There were also a few glitches I experienced during my time. The way the game determines whether or not you’re detected by enemies frequently bugs out, and sends a spooky Thai schoolgirl at you from the other side of the map. Then once you hide in your spot of choice, you have to watch as said spooky schoolgirl clips in and out of your spot for a while, until she finally gets bored and leaves. It ends up looking very sloppy, and you’re going to be seeing this a lot throughout your time with the game. There were also a few issues with audio not playing for certain actions, or enemy animations looping. My experiences were distracting and oftentimes frustrating. Thankfully enough though, the game never outright crashed.

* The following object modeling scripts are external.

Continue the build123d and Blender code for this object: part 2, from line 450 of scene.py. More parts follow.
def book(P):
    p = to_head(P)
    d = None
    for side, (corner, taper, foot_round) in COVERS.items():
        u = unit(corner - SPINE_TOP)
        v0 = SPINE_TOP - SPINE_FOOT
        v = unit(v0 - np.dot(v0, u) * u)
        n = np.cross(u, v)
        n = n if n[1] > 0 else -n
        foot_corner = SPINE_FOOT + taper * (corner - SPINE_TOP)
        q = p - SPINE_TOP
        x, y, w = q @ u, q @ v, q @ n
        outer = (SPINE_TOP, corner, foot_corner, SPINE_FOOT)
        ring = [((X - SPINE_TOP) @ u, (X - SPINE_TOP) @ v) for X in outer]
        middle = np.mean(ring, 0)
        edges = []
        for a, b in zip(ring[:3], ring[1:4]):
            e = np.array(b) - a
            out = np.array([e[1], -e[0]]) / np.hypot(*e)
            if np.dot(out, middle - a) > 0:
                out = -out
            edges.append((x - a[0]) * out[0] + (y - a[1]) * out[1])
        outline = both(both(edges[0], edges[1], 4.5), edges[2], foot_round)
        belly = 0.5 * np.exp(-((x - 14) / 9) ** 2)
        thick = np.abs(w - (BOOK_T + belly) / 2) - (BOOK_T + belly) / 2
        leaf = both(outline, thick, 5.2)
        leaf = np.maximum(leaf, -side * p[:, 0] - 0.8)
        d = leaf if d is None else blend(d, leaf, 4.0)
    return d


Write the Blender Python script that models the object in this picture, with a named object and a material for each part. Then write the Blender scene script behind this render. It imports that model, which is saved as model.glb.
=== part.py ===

"Home Sweet Home would have been a much more novel game back in 2010, but nowadays, it’s just another run-of-the-mill horror title."
Even if you’re starving for new PSVR experiences, you would be far better off opting for something else. I finished my playthrough in about two and a half hours, and the time I spent with it was not worth the experience I got. This is an unpolished, low-effort title that shouldn’t take up any of your time. Even if you’re in the mood for a scare, other games have taken the genre in much more interesting directions than this title ever aspires to. Home Sweet Home would have been a much more novel game back in 2010, but nowadays, it’s just another run-of-the-mill horror title.
This game was reviewed on the PlayStation 4.
THE GOOD
Scary atmosphere; Interesting setting; A few good puzzles.
THE BAD
Boring gameplay; Unimpressive graphics; Everything else.
Final Verdict
Home Sweet Home is a poor video game whose few good ideas don’t make up for the snore of an experience it is.